Nurbaya adalah warga Pulau Lakkang, Kelurahan Lakkang, Kecamatan Tamalate, Kota Makassar. Ia dan semuanya memiliki tambak seluas 1 hektar untuk budidaya udang dan ikan bandeng. Suaminya, Hamiruddin (47) kini menjabat sebagai Sekretaris pada Kelompok Bonto Perak 1, salah satu kelompok nelayan budidaya di Pulau Lakkang, yang dua tahun terakhir mendapatkan bantuan dana dari Program Coastal Community Development International Fund for Agricultural Development (CCD-IFAD) atau disebut Proyek Pembangunan Masyarakat Pesisir (PMP) dari Kementerian Kelautan dan Perikanan kerja sama dengan IFAD.
Pernyataan Nurbaya diamini Abdul Haris, Ketua Kelompok Bonto Perak 1. Haris memperlihatkan sebuah catatan progres produksi dan penghasilan anggota kelompok yang menunjukkan trend peningkatan setiap tahunnya. Ia juga memperlihatkan sebuah tabungan kelompok yang terus bertambah, yang menjadi salah indikator keberhasilan kelompok, tidak hanya dari segi produksi tapi juga dari segi pengelolaan keuangan.

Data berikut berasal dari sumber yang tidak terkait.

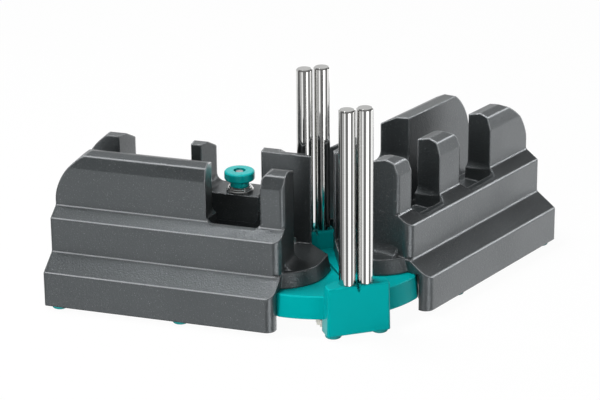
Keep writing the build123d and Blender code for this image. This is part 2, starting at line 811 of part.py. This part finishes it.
with BuildPart() as clamp_knob:
    with BuildSketch(knob_axis):
        with BuildLine():
            Polyline(
                (0, knob_bottom),
                (knob_neck_radius, knob_bottom),
                (knob_neck_radius, knob_bottom + knob_neck),
                (knob_radius, knob_bottom + knob_neck + knob_cone),
                (knob_radius, knob_top),
                (0, knob_top),
                close=True,
            )
        make_face()
        fillet([v for v in vertices() if v.X > knob_radius - 1], knob_edge)
    revolve(axis=Axis((clamp_along, -clamp_back, 0), (0, 0, 1)))
    with BuildSketch(Plane(origin=(clamp_along, -clamp_back, knob_top))):
        Circle(knob_recess_radius)
    extrude(amount=-knob_recess, mode=Mode.SUBTRACT)
    with BuildSketch(Plane(origin=(clamp_along, -clamp_back, knob_bottom))):
        Circle(insert_radius)
    extrude(amount=insert_height, mode=Mode.SUBTRACT)
    with BuildSketch(Plane(origin=(clamp_along, -clamp_back, knob_bottom))):
        Circle(bolt_diameter / 2 + turn_gap)
    extrude(amount=knob_top - knob_bottom, mode=Mode.SUBTRACT)
save(clamp_knob.part.moved(swing(LEFT)), "clamp_knob")
with BuildPart() as knob_insert:
    with BuildSketch(Plane(origin=(clamp_along, -clamp_back, knob_bottom))):
        Circle(insert_radius)
        Circle(bolt_diameter / 2 + turn_gap, mode=Mode.SUBTRACT)
    extrude(amount=insert_height)
save(knob_insert.part.moved(swing(LEFT)), "knob_insert")
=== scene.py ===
"""Looks of the swivelling miter box: finishes of its mouldings, metal and rubber, studio, camera."""
from math import cos, pi, radians, sin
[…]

“Kalau tabungan kelompok sekarang totalnya sekitar Rp 8 juta. Setiap bulan anggota menabung rutin Rp 10 ribu. Setiap panen mereka juga setor tabungan Rp 200 ribu. Semuanya disimpan di rekening kelompok, namun sewaktu-waktu bisa ditarik jika ada kebutuhan mendesak. Hanya saja sejauh ini belum ada yang menarik dana atau pinjam karena masih punya modal. Jadi tabungan masih utuh,” ungkap Haris.
Kondisi ini dinilai Haris sebagai pencapaian yang luar biasa, karena selama ini, sebelum mendapat bantuan dari Program CCD IFAD, sebagian besar anggota kelompok selalu berada dalam jeratan utang tengkulak, yang juga menjadi pedagang pengumpul, pembeli hasil panen mereka. Mereka biasanya berutang bibit, pestisida dan pupuk. Selain menanggung bunga yang cukup besar, mereka juga sangat tergantung pada para tengkulak tersebut. Semua hasil panen harus dijual kepada mereka dengan standar harga secara sepihak oleh para tengkulak tersebut.
“Masih mending kalau hasil panen banyak, semua utang bisa dilunasi beserta bunganya. Namun ketika panen gagal, mereka tidak hanya gagal bayar utang tapi juga harus menumpuk utang baru sebagai modal usaha selanjutnya.”
Sama halnya dengan Nurbaya, Haris mengakui semakin membaiknya kondisi mereka tersebut berdampak pada tingkat pendidikan anak-anak mereka. Seorang anak Haris kini sudah menamatkan kuliah di Pendidikan Guru Sekolah Dasar (PGSD) Universitas Muhammadiyah (UNESMUH Makassar), seorang anaknya masih menempuh kuliah di Sekolah Tinggi Ilmu Ekonomi dan Manajemen (STIEM) dan seorang lagi baru masuk SMP.
***
KELOMPOK Bonto Perak 1 pertama kali dibentuk di tahun 2009, di mana Haris sudah menjadi ketuanya. Jumlah anggota kelompok ketika itu sebanyak 10 orang, sama dengan jumlah anggota kelompok sekarang. Hanya belakangan terjadi pergantian anggota.
“Kalau dulu itu semua anggotanya adalah laki-laki. Hanya saja ada rekomendasi dari IFAD tentang kesetaraan gender sehingga beberapa anggota diganti dengan perempuan, yaitu istri mereka sendiri. Jadi sebenarnya bisa dikatakan tidak ada perubahan, karena anggota baru ini hanya menggantikan posisi suami mereka saja. Di kelompok kami terdapat 3 orang perempuan sebagai anggota.”